[BEGIN RECORDS FOR PROCESSING]

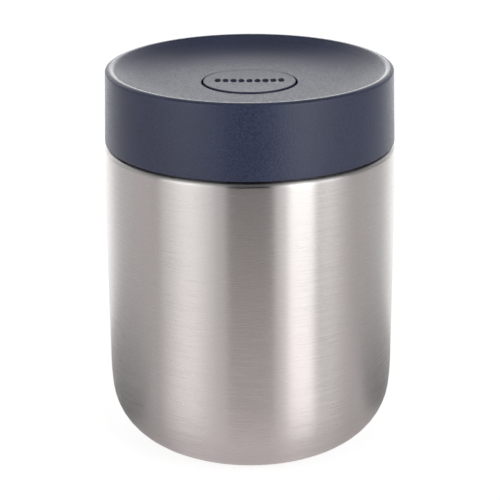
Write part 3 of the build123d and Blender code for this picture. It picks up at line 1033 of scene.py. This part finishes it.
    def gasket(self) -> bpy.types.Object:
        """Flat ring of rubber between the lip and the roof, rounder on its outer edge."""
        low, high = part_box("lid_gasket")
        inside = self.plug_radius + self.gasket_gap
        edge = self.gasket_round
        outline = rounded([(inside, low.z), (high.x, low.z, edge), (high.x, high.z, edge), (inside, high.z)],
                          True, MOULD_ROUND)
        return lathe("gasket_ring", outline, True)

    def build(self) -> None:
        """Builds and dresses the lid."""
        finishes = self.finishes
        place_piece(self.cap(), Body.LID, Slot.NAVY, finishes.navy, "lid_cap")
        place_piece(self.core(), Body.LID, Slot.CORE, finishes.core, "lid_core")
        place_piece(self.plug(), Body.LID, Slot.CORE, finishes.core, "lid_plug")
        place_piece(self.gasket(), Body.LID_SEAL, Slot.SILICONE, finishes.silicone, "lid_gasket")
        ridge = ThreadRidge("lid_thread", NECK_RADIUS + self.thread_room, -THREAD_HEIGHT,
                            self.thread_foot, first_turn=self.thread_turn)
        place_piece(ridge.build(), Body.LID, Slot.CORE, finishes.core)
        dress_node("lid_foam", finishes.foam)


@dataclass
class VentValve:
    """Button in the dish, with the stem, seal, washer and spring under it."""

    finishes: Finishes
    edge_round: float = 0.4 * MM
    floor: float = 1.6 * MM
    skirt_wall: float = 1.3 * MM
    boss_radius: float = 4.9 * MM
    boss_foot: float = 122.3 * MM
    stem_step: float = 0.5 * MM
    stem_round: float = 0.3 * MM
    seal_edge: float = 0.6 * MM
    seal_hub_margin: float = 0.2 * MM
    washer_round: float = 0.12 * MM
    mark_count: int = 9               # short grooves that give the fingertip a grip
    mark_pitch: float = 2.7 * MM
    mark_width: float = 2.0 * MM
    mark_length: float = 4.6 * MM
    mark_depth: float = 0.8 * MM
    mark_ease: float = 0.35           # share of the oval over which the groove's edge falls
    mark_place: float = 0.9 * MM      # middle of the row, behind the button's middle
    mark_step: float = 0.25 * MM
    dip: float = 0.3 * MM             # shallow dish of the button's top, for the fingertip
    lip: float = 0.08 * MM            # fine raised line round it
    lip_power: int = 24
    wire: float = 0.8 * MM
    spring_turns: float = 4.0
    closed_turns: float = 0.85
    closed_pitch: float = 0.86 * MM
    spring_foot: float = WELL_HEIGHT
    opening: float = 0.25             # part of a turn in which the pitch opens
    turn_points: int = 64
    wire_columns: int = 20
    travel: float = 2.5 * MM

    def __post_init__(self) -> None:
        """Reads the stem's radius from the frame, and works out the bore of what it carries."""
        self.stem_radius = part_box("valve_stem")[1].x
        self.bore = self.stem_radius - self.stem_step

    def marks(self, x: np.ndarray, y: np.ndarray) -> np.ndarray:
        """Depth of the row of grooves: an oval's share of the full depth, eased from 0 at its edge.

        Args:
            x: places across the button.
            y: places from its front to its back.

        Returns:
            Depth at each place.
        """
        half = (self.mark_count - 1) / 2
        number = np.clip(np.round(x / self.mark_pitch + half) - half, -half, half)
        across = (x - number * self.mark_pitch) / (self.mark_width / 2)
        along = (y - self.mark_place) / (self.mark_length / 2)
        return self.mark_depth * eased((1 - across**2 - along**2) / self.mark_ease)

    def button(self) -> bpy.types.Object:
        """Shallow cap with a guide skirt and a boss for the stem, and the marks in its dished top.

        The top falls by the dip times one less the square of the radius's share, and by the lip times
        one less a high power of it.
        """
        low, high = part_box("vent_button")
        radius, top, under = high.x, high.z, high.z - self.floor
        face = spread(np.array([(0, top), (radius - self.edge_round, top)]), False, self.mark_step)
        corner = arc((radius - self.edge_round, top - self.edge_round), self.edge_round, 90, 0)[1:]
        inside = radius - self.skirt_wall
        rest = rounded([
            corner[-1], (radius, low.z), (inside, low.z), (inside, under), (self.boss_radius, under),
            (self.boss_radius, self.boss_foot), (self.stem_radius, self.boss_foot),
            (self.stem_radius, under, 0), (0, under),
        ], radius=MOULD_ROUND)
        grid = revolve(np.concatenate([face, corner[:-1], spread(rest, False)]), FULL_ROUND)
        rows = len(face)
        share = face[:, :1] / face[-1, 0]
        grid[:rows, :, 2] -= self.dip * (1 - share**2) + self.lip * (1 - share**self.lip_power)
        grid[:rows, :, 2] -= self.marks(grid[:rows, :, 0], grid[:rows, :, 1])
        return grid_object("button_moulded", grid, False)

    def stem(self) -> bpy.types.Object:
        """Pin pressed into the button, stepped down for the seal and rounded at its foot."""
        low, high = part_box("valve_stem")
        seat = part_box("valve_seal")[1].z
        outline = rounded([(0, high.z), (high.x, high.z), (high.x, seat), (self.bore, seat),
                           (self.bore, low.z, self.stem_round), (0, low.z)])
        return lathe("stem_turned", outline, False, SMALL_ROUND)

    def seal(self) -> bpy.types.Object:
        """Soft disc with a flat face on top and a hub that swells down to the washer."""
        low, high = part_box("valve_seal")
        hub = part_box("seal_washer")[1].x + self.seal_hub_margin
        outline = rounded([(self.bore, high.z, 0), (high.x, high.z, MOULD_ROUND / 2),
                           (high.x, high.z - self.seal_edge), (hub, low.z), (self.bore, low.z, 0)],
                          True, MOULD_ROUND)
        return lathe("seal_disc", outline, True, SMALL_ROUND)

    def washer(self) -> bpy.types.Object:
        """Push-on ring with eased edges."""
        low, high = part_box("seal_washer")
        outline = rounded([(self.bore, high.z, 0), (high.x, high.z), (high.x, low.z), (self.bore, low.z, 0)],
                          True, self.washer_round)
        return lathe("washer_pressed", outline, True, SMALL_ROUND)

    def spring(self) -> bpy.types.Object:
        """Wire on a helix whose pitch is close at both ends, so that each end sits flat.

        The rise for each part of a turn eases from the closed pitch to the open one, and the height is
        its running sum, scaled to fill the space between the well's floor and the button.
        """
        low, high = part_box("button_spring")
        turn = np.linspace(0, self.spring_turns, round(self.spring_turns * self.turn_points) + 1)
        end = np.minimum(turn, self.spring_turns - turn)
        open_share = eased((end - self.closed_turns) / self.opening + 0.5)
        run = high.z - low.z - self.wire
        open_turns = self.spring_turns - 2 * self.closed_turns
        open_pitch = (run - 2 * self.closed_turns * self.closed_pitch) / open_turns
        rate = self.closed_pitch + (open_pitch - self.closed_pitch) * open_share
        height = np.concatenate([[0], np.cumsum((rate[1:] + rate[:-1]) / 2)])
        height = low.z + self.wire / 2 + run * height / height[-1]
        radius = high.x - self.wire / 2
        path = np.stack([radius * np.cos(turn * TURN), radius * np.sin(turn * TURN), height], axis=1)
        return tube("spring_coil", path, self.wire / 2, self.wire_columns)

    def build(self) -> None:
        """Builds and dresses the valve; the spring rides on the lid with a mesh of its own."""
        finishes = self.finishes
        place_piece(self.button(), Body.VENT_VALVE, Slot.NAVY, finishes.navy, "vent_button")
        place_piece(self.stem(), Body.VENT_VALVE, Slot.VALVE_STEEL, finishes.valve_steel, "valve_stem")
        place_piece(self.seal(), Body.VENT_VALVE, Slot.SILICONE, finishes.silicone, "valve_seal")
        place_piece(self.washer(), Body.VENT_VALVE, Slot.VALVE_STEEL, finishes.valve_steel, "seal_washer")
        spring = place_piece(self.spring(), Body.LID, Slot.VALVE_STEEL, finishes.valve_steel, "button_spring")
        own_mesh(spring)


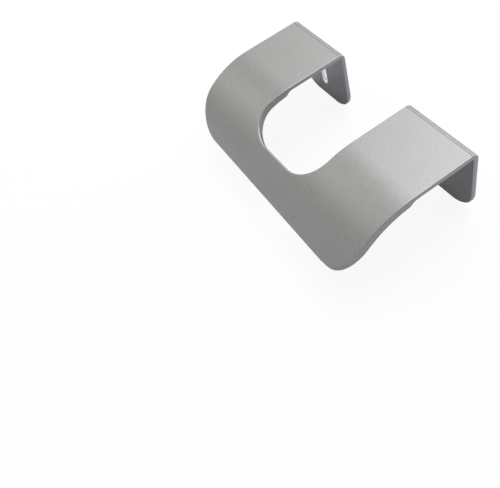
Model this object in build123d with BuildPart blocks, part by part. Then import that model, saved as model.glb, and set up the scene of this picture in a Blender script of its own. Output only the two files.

[END RECORDS FOR PROCESSING]

TASK STATEMENT: Work out how many lines in the records above contain the word "Blender", and reply with that number alone.

COMPLETE RESPONSE: 2